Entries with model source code

- - - - -

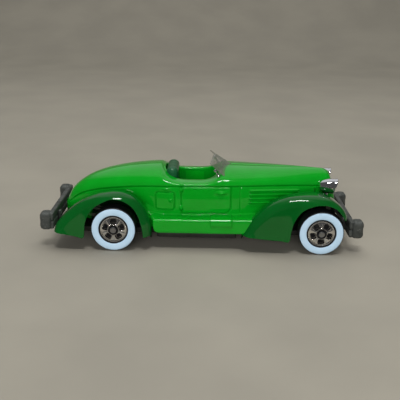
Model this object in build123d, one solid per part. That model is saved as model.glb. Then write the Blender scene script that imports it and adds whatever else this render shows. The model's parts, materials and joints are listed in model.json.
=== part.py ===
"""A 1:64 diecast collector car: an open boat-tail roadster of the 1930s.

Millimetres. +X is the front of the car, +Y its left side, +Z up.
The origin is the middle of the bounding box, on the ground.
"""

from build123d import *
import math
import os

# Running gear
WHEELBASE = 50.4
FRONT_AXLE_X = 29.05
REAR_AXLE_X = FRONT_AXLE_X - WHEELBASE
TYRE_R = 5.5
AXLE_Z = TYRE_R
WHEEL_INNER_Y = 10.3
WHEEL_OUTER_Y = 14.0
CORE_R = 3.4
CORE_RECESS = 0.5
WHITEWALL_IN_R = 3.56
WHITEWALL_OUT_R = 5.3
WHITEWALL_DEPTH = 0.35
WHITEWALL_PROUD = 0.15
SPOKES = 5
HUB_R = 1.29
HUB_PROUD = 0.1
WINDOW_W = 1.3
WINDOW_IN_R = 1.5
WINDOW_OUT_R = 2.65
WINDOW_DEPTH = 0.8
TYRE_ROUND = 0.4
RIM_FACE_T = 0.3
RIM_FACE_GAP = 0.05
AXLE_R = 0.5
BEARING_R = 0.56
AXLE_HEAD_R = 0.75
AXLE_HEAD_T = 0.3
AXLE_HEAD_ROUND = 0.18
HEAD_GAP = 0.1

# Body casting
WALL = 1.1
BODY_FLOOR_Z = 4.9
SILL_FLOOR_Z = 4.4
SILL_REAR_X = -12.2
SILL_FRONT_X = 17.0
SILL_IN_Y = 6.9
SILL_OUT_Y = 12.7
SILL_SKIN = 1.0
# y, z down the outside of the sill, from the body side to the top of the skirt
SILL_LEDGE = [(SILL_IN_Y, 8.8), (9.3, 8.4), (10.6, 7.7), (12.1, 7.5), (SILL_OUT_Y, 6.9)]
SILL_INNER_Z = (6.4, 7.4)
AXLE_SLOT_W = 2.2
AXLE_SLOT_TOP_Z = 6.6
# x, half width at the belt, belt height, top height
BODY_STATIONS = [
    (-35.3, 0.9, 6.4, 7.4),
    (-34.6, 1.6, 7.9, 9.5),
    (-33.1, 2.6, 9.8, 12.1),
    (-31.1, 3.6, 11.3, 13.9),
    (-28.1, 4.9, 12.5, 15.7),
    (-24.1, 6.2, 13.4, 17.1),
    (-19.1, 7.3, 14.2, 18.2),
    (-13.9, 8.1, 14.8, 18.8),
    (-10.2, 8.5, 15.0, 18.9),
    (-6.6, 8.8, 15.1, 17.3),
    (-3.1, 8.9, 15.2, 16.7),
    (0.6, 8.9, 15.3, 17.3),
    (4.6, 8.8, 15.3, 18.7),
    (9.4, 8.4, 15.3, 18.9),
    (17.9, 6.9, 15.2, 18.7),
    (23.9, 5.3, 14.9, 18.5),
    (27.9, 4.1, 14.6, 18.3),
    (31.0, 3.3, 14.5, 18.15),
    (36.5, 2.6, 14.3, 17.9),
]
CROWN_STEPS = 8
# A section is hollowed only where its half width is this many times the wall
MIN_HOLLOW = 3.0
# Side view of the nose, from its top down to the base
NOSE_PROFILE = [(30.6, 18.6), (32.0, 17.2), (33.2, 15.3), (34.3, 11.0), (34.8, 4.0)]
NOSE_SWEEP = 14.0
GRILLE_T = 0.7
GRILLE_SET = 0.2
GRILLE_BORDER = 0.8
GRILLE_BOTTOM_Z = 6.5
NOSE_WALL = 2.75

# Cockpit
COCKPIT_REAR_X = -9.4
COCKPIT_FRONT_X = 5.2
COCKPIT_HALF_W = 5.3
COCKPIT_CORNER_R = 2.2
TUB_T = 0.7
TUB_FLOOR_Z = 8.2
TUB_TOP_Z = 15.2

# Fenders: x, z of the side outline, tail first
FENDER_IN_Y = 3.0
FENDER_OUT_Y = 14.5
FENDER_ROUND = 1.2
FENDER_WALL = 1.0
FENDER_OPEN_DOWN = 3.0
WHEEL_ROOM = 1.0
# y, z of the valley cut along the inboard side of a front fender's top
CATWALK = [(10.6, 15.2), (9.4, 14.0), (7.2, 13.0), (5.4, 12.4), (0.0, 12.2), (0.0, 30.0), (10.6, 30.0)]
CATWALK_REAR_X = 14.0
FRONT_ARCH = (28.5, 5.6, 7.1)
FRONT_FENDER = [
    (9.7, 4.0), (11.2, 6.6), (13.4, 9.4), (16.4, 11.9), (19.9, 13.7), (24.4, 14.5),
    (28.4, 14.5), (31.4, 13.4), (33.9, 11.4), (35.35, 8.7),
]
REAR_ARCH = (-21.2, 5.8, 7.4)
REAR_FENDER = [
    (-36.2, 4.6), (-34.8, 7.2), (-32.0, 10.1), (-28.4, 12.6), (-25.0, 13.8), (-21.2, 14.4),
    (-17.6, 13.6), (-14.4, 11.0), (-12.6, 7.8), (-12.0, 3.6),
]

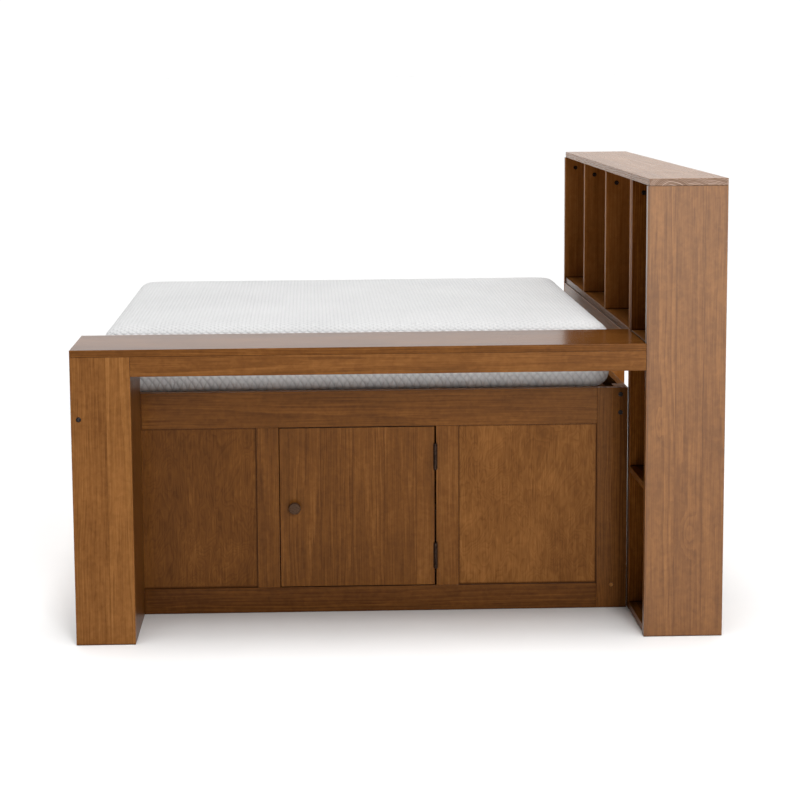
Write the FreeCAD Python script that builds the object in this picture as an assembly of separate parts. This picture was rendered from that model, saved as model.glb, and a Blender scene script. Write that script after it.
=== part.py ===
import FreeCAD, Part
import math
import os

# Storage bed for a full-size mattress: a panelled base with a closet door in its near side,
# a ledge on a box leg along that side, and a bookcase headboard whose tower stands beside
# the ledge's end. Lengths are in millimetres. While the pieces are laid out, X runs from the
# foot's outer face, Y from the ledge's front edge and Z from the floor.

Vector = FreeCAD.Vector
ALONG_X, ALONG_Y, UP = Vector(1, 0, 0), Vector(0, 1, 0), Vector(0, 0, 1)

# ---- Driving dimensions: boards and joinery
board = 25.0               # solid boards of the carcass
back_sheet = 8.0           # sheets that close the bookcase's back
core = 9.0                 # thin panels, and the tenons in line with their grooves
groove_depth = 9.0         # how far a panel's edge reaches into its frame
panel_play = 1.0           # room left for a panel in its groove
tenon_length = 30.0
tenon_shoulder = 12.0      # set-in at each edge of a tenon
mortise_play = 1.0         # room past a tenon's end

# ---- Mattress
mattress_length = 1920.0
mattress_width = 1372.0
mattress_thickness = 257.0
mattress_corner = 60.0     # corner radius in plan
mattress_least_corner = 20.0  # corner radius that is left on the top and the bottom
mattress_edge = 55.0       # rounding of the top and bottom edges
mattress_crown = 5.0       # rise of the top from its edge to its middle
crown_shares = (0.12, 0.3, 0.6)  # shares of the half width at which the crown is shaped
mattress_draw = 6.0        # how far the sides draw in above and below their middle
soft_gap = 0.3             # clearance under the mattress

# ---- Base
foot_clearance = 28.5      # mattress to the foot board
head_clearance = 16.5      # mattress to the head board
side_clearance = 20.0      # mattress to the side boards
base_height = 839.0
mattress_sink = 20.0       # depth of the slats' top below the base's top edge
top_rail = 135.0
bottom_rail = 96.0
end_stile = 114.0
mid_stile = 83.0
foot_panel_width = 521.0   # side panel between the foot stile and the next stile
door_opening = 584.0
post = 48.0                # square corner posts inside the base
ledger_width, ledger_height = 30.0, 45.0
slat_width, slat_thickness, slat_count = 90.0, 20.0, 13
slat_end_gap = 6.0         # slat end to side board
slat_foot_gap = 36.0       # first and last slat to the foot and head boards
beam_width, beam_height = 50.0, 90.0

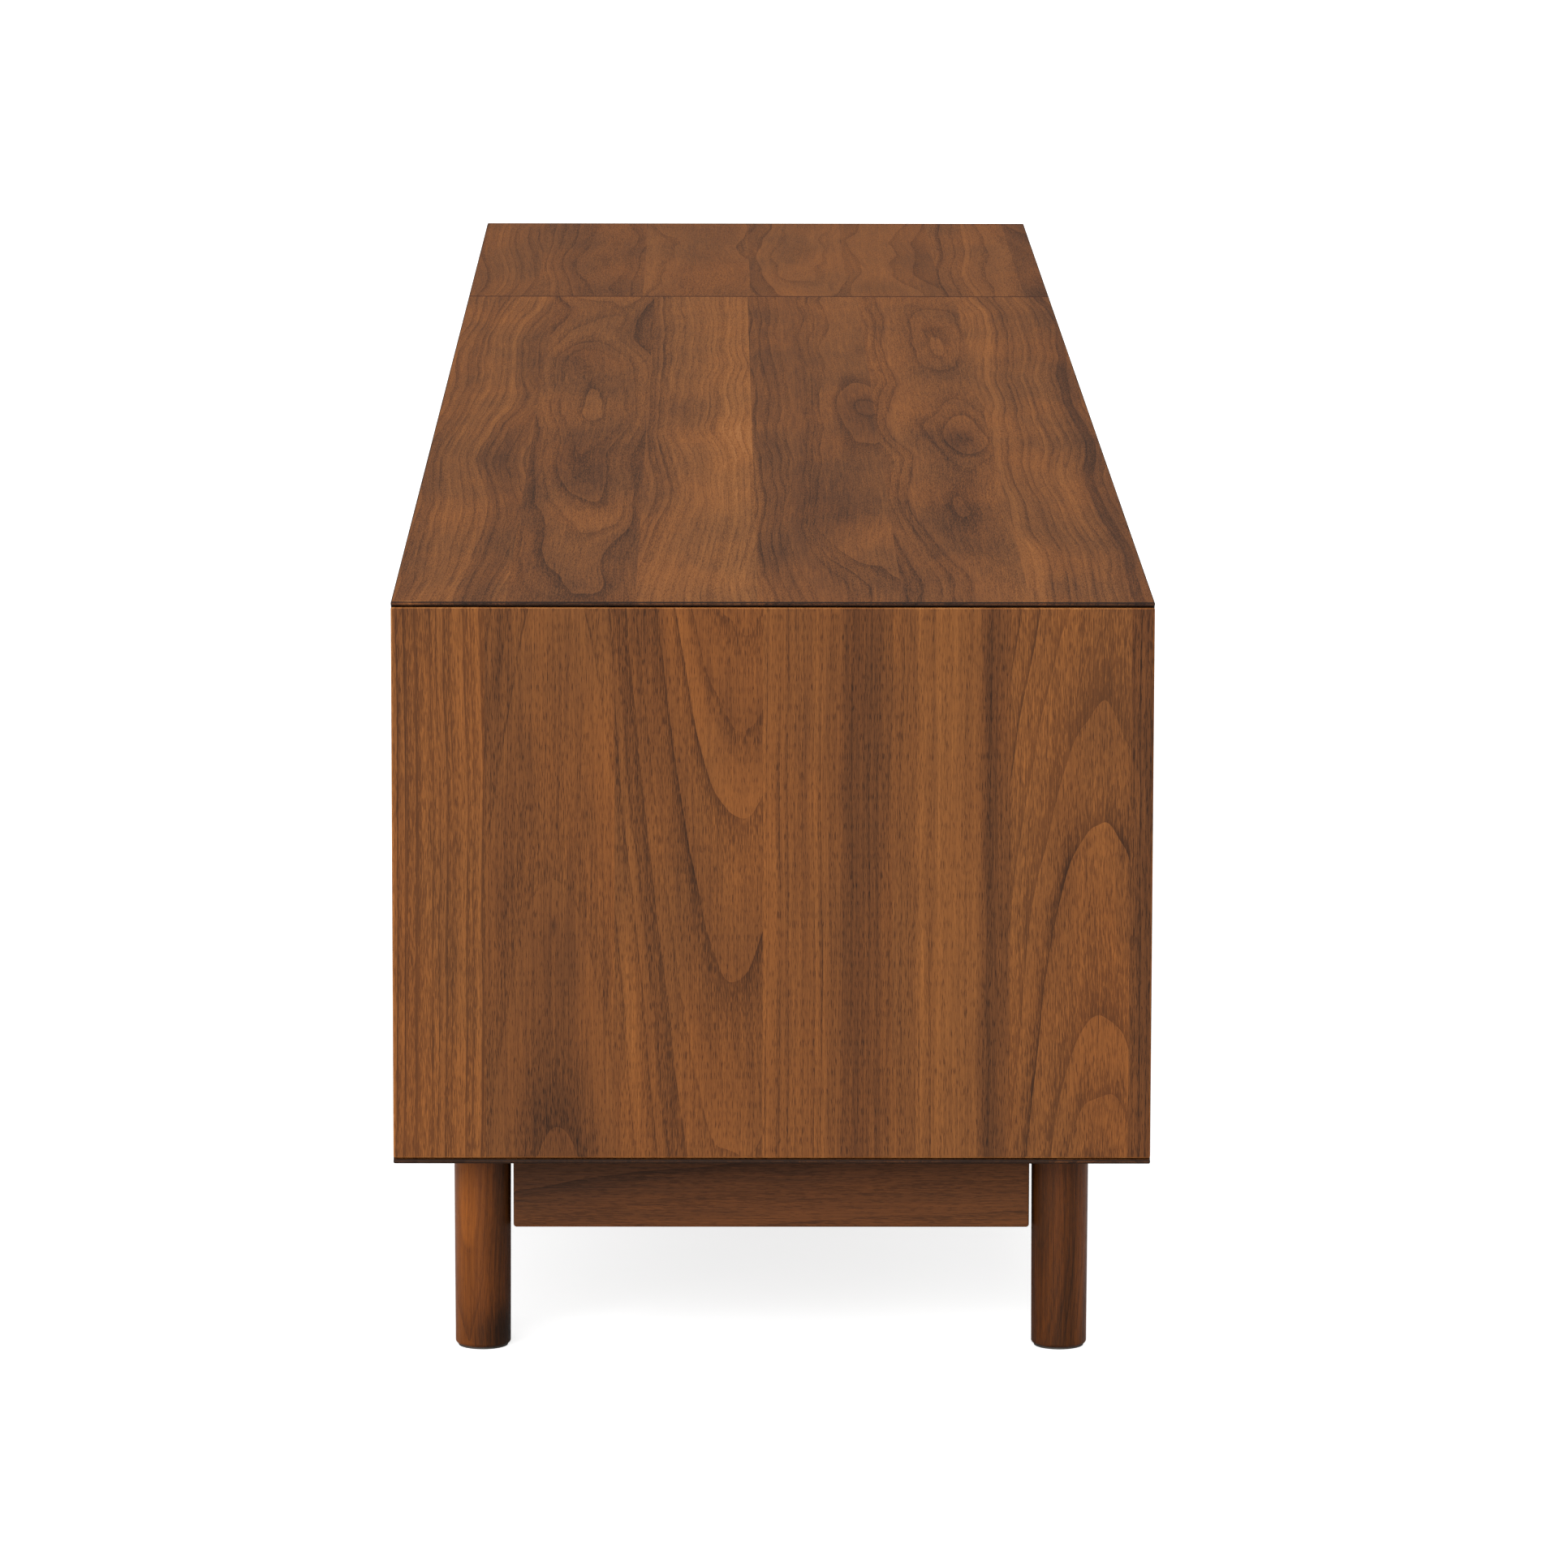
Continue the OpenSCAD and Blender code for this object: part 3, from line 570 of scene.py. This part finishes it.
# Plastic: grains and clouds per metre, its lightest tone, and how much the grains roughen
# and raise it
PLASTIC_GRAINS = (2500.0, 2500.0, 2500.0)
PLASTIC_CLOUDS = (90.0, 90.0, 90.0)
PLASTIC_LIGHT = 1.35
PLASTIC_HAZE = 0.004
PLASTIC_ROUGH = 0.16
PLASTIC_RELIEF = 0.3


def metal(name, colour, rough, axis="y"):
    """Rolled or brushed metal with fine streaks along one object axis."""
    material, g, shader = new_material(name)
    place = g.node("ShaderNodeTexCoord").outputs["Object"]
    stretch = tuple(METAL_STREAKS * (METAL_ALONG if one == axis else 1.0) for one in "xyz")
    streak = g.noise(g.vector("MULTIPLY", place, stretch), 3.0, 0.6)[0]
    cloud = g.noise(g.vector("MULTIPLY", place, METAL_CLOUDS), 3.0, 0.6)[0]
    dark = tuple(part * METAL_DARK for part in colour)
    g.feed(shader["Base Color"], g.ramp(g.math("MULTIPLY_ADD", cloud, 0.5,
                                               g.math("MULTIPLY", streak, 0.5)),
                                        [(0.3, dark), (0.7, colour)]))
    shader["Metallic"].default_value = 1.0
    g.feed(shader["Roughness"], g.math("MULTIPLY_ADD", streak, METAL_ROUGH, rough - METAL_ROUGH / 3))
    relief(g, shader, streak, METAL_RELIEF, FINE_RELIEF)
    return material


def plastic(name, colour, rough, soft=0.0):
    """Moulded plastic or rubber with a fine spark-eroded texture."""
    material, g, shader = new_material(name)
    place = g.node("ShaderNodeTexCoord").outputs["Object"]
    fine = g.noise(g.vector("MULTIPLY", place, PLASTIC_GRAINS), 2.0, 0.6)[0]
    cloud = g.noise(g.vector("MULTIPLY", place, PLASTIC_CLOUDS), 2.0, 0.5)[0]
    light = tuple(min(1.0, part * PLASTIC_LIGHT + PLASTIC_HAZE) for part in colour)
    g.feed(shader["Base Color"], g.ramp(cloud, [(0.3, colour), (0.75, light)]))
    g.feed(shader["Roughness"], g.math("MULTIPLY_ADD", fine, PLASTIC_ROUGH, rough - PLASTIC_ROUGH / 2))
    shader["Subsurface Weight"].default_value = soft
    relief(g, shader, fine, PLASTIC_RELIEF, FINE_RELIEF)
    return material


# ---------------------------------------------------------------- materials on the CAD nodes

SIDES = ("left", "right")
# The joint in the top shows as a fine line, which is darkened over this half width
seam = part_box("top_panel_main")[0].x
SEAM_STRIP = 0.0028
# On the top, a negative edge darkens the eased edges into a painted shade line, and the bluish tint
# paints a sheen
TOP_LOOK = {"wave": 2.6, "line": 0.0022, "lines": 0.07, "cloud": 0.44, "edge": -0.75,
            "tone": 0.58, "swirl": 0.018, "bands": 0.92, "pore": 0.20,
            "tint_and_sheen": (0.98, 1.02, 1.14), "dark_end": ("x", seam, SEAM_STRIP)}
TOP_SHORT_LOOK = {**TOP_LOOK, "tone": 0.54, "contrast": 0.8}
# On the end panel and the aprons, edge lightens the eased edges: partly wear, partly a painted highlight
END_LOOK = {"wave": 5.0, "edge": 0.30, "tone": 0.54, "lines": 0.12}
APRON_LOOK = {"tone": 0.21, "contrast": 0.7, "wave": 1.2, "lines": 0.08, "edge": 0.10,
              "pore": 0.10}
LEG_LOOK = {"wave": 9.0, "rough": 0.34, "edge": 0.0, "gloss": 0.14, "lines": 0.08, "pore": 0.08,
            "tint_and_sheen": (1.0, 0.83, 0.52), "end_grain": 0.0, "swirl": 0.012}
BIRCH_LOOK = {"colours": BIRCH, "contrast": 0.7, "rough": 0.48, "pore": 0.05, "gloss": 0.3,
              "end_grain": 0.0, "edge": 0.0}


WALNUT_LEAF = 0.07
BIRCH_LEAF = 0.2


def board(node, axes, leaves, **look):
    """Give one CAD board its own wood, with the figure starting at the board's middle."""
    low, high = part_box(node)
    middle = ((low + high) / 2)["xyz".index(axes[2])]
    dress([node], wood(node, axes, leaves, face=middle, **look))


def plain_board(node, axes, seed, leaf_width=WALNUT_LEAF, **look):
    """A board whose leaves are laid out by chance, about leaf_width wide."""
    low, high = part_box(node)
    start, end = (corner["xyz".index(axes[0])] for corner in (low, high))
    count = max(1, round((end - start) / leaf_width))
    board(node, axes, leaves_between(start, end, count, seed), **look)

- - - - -

Your objective: Above are the records. Copy the lines beginning at the one that has "Write the FreeCAD" and ending with the one that has "ALONG_X, ALONG_Y, UP", unchanged.

Problem solution:
Write the FreeCAD Python script that builds the object in this picture as an assembly of separate parts. This picture was rendered from that model, saved as model.glb, and a Blender scene script. Write that script after it.
=== part.py ===
import FreeCAD, Part
import math
import os

# Storage bed for a full-size mattress: a panelled base with a closet door in its near side,
# a ledge on a box leg along that side, and a bookcase headboard whose tower stands beside
# the ledge's end. Lengths are in millimetres. While the pieces are laid out, X runs from the
# foot's outer face, Y from the ledge's front edge and Z from the floor.

Vector = FreeCAD.Vector
ALONG_X, ALONG_Y, UP = Vector(1, 0, 0), Vector(0, 1, 0), Vector(0, 0, 1)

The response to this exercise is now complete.